> _Records to use_:

--- START ---

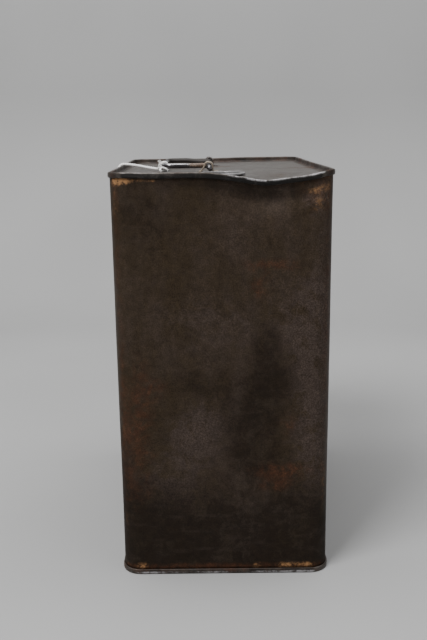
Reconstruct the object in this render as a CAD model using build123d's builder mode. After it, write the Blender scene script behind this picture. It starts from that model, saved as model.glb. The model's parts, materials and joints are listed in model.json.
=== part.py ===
"""A rectangular gallon oil tin: seamed tinplate body, push-in filler closure, folding wire bail, tied string.

Millimetres, +Z up. X is the narrow side, Y the deep side with the filler end at -Y. The origin is the middle
of the footprint, on the surface that the tin stands on.
"""

import math
import os

from build123d import *

# The tin
BODY_WIDTH = 117.0  # X, over the outside of the wall
BODY_DEPTH = 183.0  # Y, over the outside of the wall
HEIGHT = 227.0  # over both double seams
CORNER_RADIUS = 10.0
SHEET = 0.3  # tinplate
LAYER_GAP = 0.04  # between folded layers of sheet

# The double seams, which roll the end plates' edges and the body's flanges together
SEAM_HEIGHT = 3.0
RECESS = 3.0  # from the top of a seam down to the face of the panel
COVER_HOOK_END = 1.1  # how far the cover hook stops below the top of the seam
HOOK_CLEARANCE = 0.35
COMPOUND_CLEARANCE = 0.02

# The locked side seam, in the middle of the back wall
LOCK_HALF_WIDTH = 2.5
LOCK_GROOVE = 0.4
LOCK_END_MARGIN = 8.0  # the lock stops this far from each end, where the sheet is a plain lap
LOCK_WINDOW_DEPTH = 0.45  # cut through the wall where the lock replaces it
SOLDER_BEAD_WIDTH = 2.4
SOLDER_BEAD_PROUD = 0.2

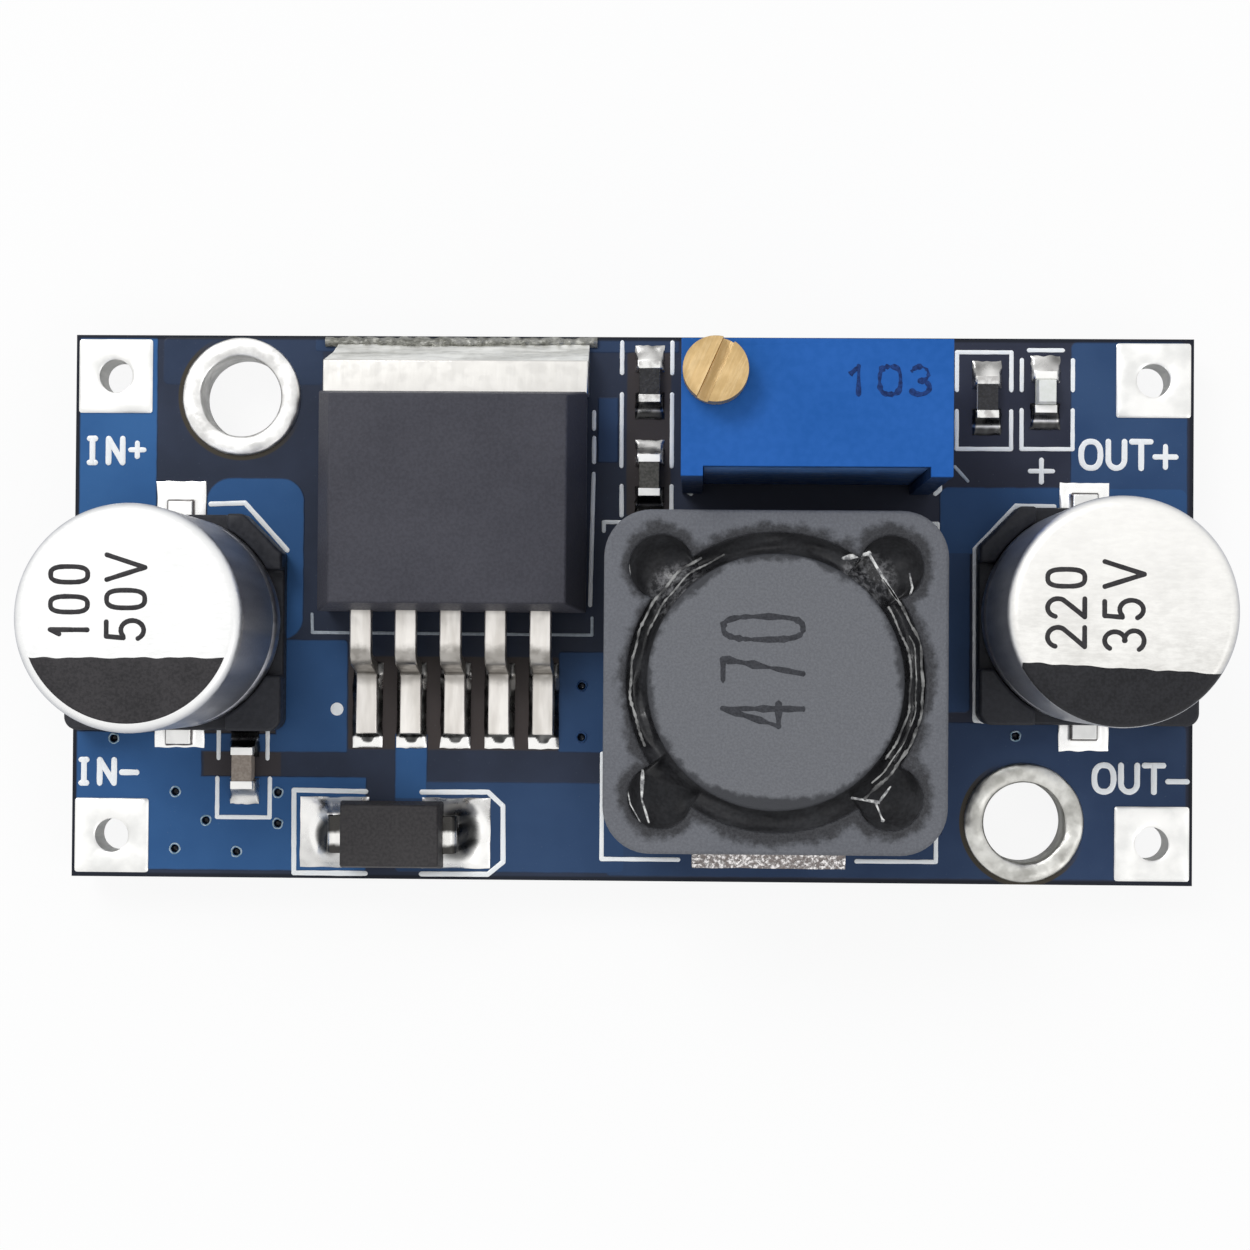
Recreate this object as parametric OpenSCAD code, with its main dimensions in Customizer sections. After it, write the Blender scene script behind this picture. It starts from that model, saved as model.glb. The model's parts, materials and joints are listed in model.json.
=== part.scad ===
// Step-down converter module: a small circuit board that carries a surface-mounted
// regulator, a rectifier diode, a shielded inductor, two can capacitors, an upright
// multi-turn trimmer, five chip parts and a row of plated holes.
// Millimetres. The origin is at the board's centre, on the surface that the trimmer's
// clipped pins stand on. X runs along the board, Z points up.

/* [Board] */
// Length of the circuit board
board_l = 43.2; // [42.8:0.1:46]
// Width of the circuit board
board_w = 21; // [20.8:0.1:24]
// Thickness of the laminate
board_t = 1.6; // [1:0.1:2.4]
// How far the trimmer's clipped pins reach below the board
pin_drop = 1; // [0.7:0.1:1.6]
// Thickness of the tinned copper lands
land_t = 0.05; // [0.03:0.01:0.1]

/* [Wire holes] */
// Diameter of the four plated wire holes
wire_hole_d = 1.3; // [0.9:0.1:1.5]
// Side of the square land round a wire hole
wire_land = 2.86; // [2.4:0.02:3]
// From the board's short edge to a wire hole's centre
wire_inset_x = 1.55; // [1.5:0.05:2]
// From the board's long edge to a wire hole's centre
wire_inset_y = 1.6; // [1.5:0.05:2]

/* [Mounting holes] */
// Diameter of the two plated mounting holes
mount_hole_d = 3.1; // [2.4:0.1:3.3]
// Diameter of the tinned ring round a mounting hole
mount_ring_d = 4.6; // [4:0.1:4.7]
// From the board's short edge to a mounting hole's centre
mount_inset_x = 6.45; // [6.2:0.05:6.8]
// From the board's long edge to a mounting hole's centre
mount_inset_y = 2.38; // [2.38:0.01:2.8]

/* [Vias] */
// Diameter of a via's hole
via_hole_d = 0.3; // [0.2:0.05:0.4]
// Diameter of the ring round a via
via_ring_d = 0.6; // [0.5:0.05:0.8]
// Step of the grid that the vias at the corner lie on
via_step = 1.1; // [1:0.02:1.14]
// From the output mounting hole's centre back to the via behind it
via_behind = 3.32; // [2.8:0.02:3.6]
// From the output mounting hole's centre left to the via behind it
via_beside = 0.32; // [0:0.02:0.5]

/* [Can capacitors] */
// Distance of the input capacitor from the board's left edge
input_inset = 4.15; // [4.15:0.05:4.6]
// Place of the input capacitor across the board
input_y = -0.65; // [-0.7:0.05:0.1]
// Distance of the output capacitor from the board's right edge
output_inset = 4.18; // [4.18:0.02:4.6]
// Place of the output capacitor across the board
output_y = -0.2; // [-0.7:0.05:0.3]
// Diameter of an aluminium can
can_d = 8.12; // [7.4:0.02:8.16]
// Height of a can alone, above its base
can_h = 9.5; // [7:0.1:12]
// Radius of the can's drawn top edge
can_edge_r = 0.42; // [0.2:0.02:0.8]
// Radius of the can's curled bottom edge
can_curl_r = 0.5; // [0.3:0.05:0.7]
// Height of the crimp groove above the can's bottom
groove_z = 1.75; // [1.5:0.05:2.4]
// Radius of the crimp groove's round section
groove_r = 0.55; // [0.4:0.05:0.8]
// Depth of the crimp groove
groove_depth = 0.42; // [0.2:0.02:0.6]
// Side of the moulded base
cap_base = 8.3; // [8.2:0.02:8.34]
// Thickness of the moulded base under the can
cap_base_t = 0.7; // [0.6:0.05:1.2]
// Height of the base's corner posts above the can's bottom
cap_post_h = 0.9; // [0.5:0.05:1.4]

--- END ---

> _What needs to be done_: Write every record out again, unaltered.

> _Exercise solution_:
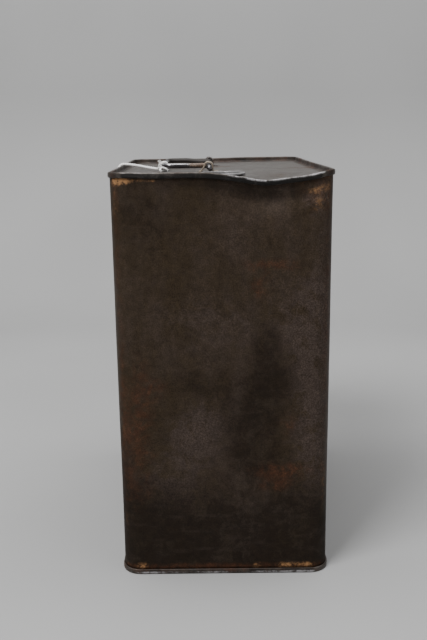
Reconstruct the object in this render as a CAD model using build123d's builder mode. After it, write the Blender scene script behind this picture. It starts from that model, saved as model.glb. The model's parts, materials and joints are listed in model.json.
=== part.py ===
"""A rectangular gallon oil tin: seamed tinplate body, push-in filler closure, folding wire bail, tied string.

Millimetres, +Z up. X is the narrow side, Y the deep side with the filler end at -Y. The origin is the middle
of the footprint, on the surface that the tin stands on.
"""

import math
import os

from build123d import *

# The tin
BODY_WIDTH = 117.0  # X, over the outside of the wall
BODY_DEPTH = 183.0  # Y, over the outside of the wall
HEIGHT = 227.0  # over both double seams
CORNER_RADIUS = 10.0
SHEET = 0.3  # tinplate
LAYER_GAP = 0.04  # between folded layers of sheet

# The double seams, which roll the end plates' edges and the body's flanges together
SEAM_HEIGHT = 3.0
RECESS = 3.0  # from the top of a seam down to the face of the panel
COVER_HOOK_END = 1.1  # how far the cover hook stops below the top of the seam
HOOK_CLEARANCE = 0.35
COMPOUND_CLEARANCE = 0.02

# The locked side seam, in the middle of the back wall
LOCK_HALF_WIDTH = 2.5
LOCK_GROOVE = 0.4
LOCK_END_MARGIN = 8.0  # the lock stops this far from each end, where the sheet is a plain lap
LOCK_WINDOW_DEPTH = 0.45  # cut through the wall where the lock replaces it
SOLDER_BEAD_WIDTH = 2.4
SOLDER_BEAD_PROUD = 0.2

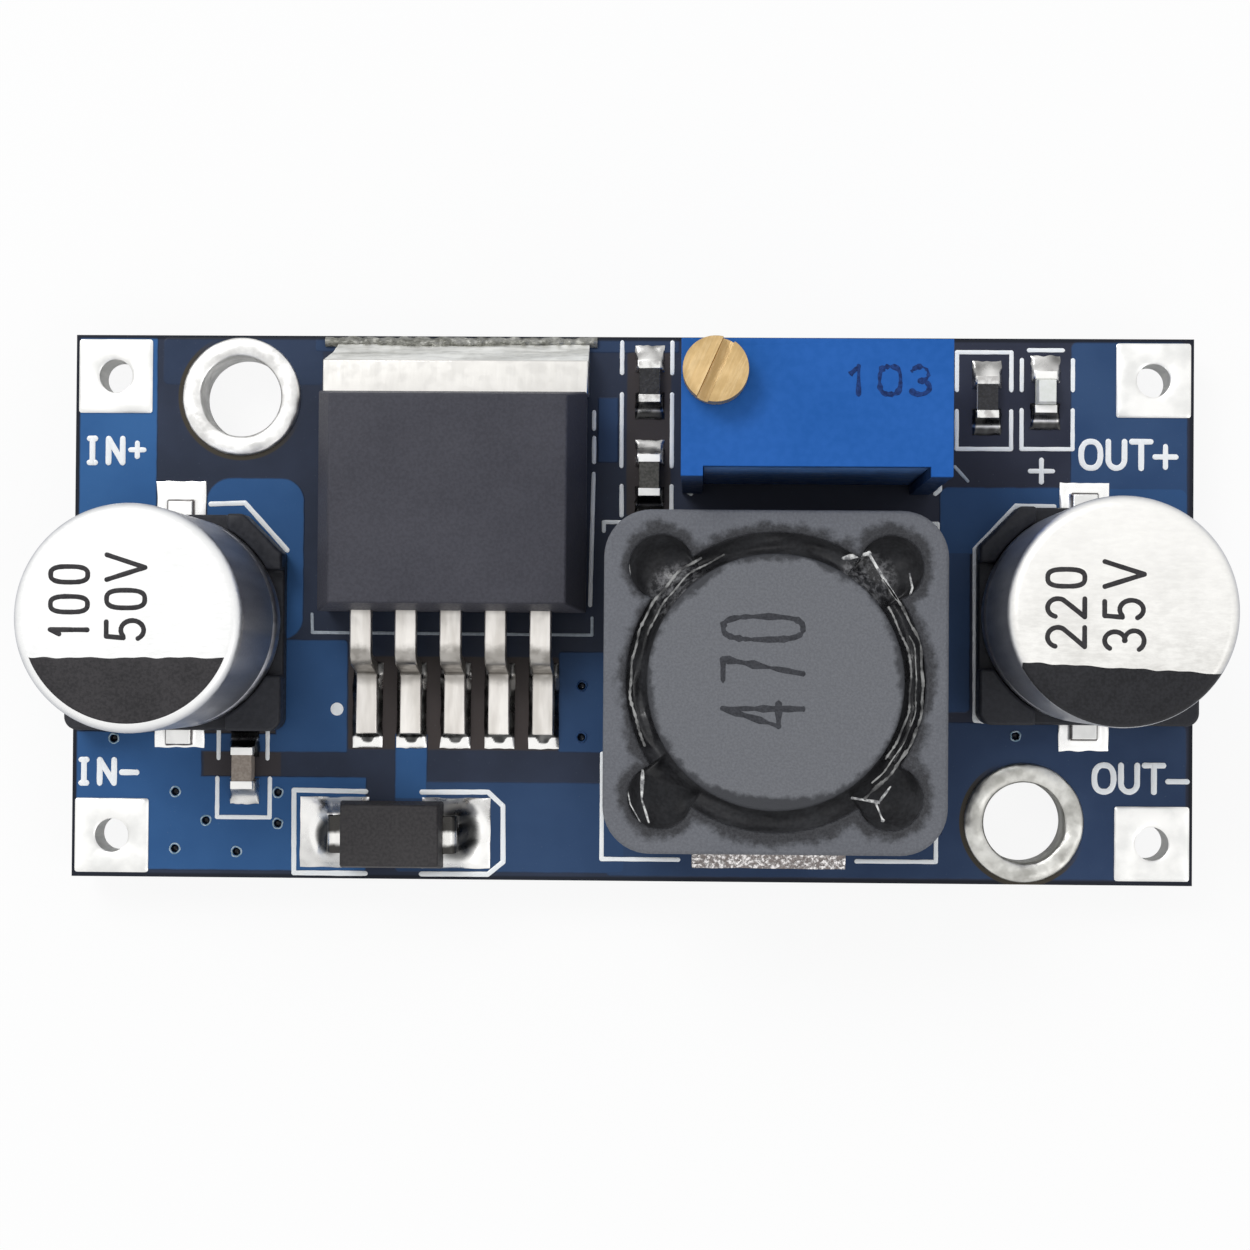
Recreate this object as parametric OpenSCAD code, with its main dimensions in Customizer sections. After it, write the Blender scene script behind this picture. It starts from that model, saved as model.glb. The model's parts, materials and joints are listed in model.json.
=== part.scad ===
// Step-down converter module: a small circuit board that carries a surface-mounted
// regulator, a rectifier diode, a shielded inductor, two can capacitors, an upright
// multi-turn trimmer, five chip parts and a row of plated holes.
// Millimetres. The origin is at the board's centre, on the surface that the trimmer's
// clipped pins stand on. X runs along the board, Z points up.

/* [Board] */
// Length of the circuit board
board_l = 43.2; // [42.8:0.1:46]
// Width of the circuit board
board_w = 21; // [20.8:0.1:24]
// Thickness of the laminate
board_t = 1.6; // [1:0.1:2.4]
// How far the trimmer's clipped pins reach below the board
pin_drop = 1; // [0.7:0.1:1.6]
// Thickness of the tinned copper lands
land_t = 0.05; // [0.03:0.01:0.1]

/* [Wire holes] */
// Diameter of the four plated wire holes
wire_hole_d = 1.3; // [0.9:0.1:1.5]
// Side of the square land round a wire hole
wire_land = 2.86; // [2.4:0.02:3]
// From the board's short edge to a wire hole's centre
wire_inset_x = 1.55; // [1.5:0.05:2]
// From the board's long edge to a wire hole's centre
wire_inset_y = 1.6; // [1.5:0.05:2]

/* [Mounting holes] */
// Diameter of the two plated mounting holes
mount_hole_d = 3.1; // [2.4:0.1:3.3]
// Diameter of the tinned ring round a mounting hole
mount_ring_d = 4.6; // [4:0.1:4.7]
// From the board's short edge to a mounting hole's centre
mount_inset_x = 6.45; // [6.2:0.05:6.8]
// From the board's long edge to a mounting hole's centre
mount_inset_y = 2.38; // [2.38:0.01:2.8]

/* [Vias] */
// Diameter of a via's hole
via_hole_d = 0.3; // [0.2:0.05:0.4]
// Diameter of the ring round a via
via_ring_d = 0.6; // [0.5:0.05:0.8]
// Step of the grid that the vias at the corner lie on
via_step = 1.1; // [1:0.02:1.14]
// From the output mounting hole's centre back to the via behind it
via_behind = 3.32; // [2.8:0.02:3.6]
// From the output mounting hole's centre left to the via behind it
via_beside = 0.32; // [0:0.02:0.5]

/* [Can capacitors] */
// Distance of the input capacitor from the board's left edge
input_inset = 4.15; // [4.15:0.05:4.6]
// Place of the input capacitor across the board
input_y = -0.65; // [-0.7:0.05:0.1]
// Distance of the output capacitor from the board's right edge
output_inset = 4.18; // [4.18:0.02:4.6]
// Place of the output capacitor across the board
output_y = -0.2; // [-0.7:0.05:0.3]
// Diameter of an aluminium can
can_d = 8.12; // [7.4:0.02:8.16]
// Height of a can alone, above its base
can_h = 9.5; // [7:0.1:12]
// Radius of the can's drawn top edge
can_edge_r = 0.42; // [0.2:0.02:0.8]
// Radius of the can's curled bottom edge
can_curl_r = 0.5; // [0.3:0.05:0.7]
// Height of the crimp groove above the can's bottom
groove_z = 1.75; // [1.5:0.05:2.4]
// Radius of the crimp groove's round section
groove_r = 0.55; // [0.4:0.05:0.8]
// Depth of the crimp groove
groove_depth = 0.42; // [0.2:0.02:0.6]
// Side of the moulded base
cap_base = 8.3; // [8.2:0.02:8.34]
// Thickness of the moulded base under the can
cap_base_t = 0.7; // [0.6:0.05:1.2]
// Height of the base's corner posts above the can's bottom
cap_post_h = 0.9; // [0.5:0.05:1.4]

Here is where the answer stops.